What this means for your business:

  • Single-location businesses — make sure your homepage prominently displays your address, service area, hours, and local contact information.
  • Multi-location businesses — each profile must link to a dedicated location page with unique, location-specific content.
  • Service-area businesses — create city or region-specific landing pages that detail your services in each area you cover.

Location pages should include more than an address. Google expects localized content: staff information, location-specific services, community involvement, and genuine local relevance. This aligns with broader local SEO best practices and is exactly why your website and your profile need to tell the same local story.

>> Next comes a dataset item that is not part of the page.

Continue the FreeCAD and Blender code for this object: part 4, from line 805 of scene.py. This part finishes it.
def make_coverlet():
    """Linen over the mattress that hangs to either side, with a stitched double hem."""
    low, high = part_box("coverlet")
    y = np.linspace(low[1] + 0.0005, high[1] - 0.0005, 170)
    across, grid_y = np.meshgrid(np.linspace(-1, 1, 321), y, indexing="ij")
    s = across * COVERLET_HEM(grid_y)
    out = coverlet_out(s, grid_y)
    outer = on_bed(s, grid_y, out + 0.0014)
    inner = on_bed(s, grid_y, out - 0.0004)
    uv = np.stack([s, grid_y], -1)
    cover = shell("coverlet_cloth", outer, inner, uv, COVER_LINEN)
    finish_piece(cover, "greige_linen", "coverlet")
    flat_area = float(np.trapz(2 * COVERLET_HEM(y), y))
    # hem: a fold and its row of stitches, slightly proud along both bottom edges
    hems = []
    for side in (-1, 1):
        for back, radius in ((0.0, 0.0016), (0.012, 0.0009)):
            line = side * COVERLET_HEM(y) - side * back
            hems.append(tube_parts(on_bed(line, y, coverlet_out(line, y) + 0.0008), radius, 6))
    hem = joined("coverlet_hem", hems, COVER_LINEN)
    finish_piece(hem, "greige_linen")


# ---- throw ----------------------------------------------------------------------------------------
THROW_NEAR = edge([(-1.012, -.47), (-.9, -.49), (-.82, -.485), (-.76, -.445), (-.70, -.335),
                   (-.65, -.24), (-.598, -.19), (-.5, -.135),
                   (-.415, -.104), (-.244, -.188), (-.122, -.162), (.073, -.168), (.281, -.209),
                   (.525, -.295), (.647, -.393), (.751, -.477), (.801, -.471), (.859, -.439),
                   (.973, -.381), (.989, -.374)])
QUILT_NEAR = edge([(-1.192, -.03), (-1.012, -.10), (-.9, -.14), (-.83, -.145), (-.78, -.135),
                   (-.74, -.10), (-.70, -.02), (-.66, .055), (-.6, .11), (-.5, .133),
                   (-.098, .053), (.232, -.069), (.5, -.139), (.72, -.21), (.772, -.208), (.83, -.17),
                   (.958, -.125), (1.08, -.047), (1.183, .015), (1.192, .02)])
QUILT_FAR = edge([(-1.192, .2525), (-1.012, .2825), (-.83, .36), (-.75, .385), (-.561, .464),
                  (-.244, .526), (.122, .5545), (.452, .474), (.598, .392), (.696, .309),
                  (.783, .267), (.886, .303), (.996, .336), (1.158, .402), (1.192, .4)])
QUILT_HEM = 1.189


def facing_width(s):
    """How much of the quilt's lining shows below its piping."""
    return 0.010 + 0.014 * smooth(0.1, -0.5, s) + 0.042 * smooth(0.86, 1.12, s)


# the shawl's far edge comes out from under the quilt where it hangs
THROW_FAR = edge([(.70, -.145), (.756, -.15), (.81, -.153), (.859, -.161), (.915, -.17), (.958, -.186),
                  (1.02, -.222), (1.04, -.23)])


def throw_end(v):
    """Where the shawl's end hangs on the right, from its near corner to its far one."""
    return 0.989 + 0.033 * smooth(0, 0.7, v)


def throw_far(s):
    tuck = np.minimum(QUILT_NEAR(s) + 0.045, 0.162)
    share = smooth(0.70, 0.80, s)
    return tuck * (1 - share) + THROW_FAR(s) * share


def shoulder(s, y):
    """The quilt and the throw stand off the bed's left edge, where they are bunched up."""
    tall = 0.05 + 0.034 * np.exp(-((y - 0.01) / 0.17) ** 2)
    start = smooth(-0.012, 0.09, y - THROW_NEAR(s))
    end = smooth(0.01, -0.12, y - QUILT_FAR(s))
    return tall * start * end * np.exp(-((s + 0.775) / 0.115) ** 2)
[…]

3. Statistics redesign: less data, more focus

Google redesigned the GBP Insights dashboard, and not everyone is happy about it. The new interface shows only your top-performing search queries, removing much of the granular data businesses relied on for keyword research and performance tracking.

What changed:

  • Only top search queries are now displayed
  • Historical comparison data is more limited
  • Some interaction metrics have been consolidated or removed
  • The interface prioritizes "actionable" metrics over comprehensive data

The workaround is to build a multi-source reporting stack instead of leaning on GBP Insights alone: connect your profile to Google Analytics 4, use Google Search Console to track the queries driving traffic to your location pages, and add call tracking so rankings tie back to booked jobs.

4. AI Overviews: your profile data powers AI answers

Google's AI Overviews now pull extensively from Google Business Profile data when answering local queries, as described by Google Search Central. Your profile information directly influences how Google's AI represents your business.

When someone asks "What's the best HVAC company near me?" or "Who can fix my plumbing emergency today?", the AI-generated response draws on your business description, services, reviews, Q&A, and posts. That creates both opportunity and risk:

  • Opportunity — complete, comprehensive profiles are more likely to be featured in AI responses, and review and Q&A content now does double duty for humans and AI.
  • Risk — incomplete or outdated information can lead to your business being misrepresented or excluded, and negative review themes can be amplified in AI summaries.

To optimize, keep every section current, write a clear and factual business description, actively manage your Q&A, and respond thoughtfully to reviews. This is the heart of answer engine optimization for local businesses.

5. Feature removals: what's gone in 2025

Not every change is an addition. Google retired several features many businesses relied on:

  • In-profile chat — the messaging feature was discontinued. Replace it with prominent click-to-call buttons, contact forms, or a third-party chat widget on your website.
  • Call history — the call-tracking log was removed. Implement dedicated tracking numbers through a service like CallRail for accurate attribution.
  • GBP-hosted websites — Google shut down the free website builder, underscoring its expectation that legitimate businesses maintain a proper website rather than a profile-hosted page.

Preparing your business for success

The 2025 landscape rewards genuine customer engagement over technical manipulation. Immediate actions:

  1. Audit your profile for completeness — every field filled with accurate, current information.
  2. Verify your website links point to location-specific pages with real local content.
  3. Implement a review strategy that generates consistent, recent reviews from real customers.
  4. Update your tracking infrastructure to compensate for reduced GBP Insights data.
  5. Review your business description for AI readability and comprehensiveness.

Then keep it going: post regularly, monitor and respond to reviews, build local relevance through community involvement, and track competitor performance. For the HVAC-specific version of this playbook, see maximizing your visibility with Google Business Profile, and when demand outpaces your organic reach, layer in Local Services Ads and Google Ads.

The bottom line

Google Business Profile in 2025 is less about gaming algorithms and more about genuinely serving customers. The platform rewards the businesses customers actually want to find — strong reputations, genuine engagement, and complete information. For owners willing to invest in customer experience and maintain their presence thoughtfully, these changes level the playing field against competitors who previously won on technical SEO alone. The question isn't whether to adapt — it's how quickly you can, before your competitors do. If you want a team to run it for you across HVAC and every other trade, that's what our local SEO program is built for.

Sources

Frequently asked questions

What changed with Google Business Profile in 2025?
The biggest change was a shift from authority-based ranking to a popularity model that weights real-world engagement — physical visits, recent reviews, and profile interactions. Google also began requiring location-specific page links, slimmed down the Insights dashboard, started using profile data in AI Overviews, and retired in-profile chat, call history, and GBP-hosted websites.
How do I optimize my Google Business Profile for AI Overviews?
Keep every section of the profile complete and current, write a clear and factual business description, actively manage your Q&A, and respond thoughtfully to reviews. AI Overviews pull from your description, services, reviews, Q&A, and posts, so comprehensive, consistent information makes your business more likely to be featured and less likely to be misrepresented.
Does Google Business Profile still have call history and chat?
No. Google removed in-profile chat (messaging) and the call-history log in 2025, and shut down its free GBP-hosted website builder. Replace chat with click-to-call buttons or a website chat widget, use a dedicated call-tracking number for attribution, and maintain a standalone website.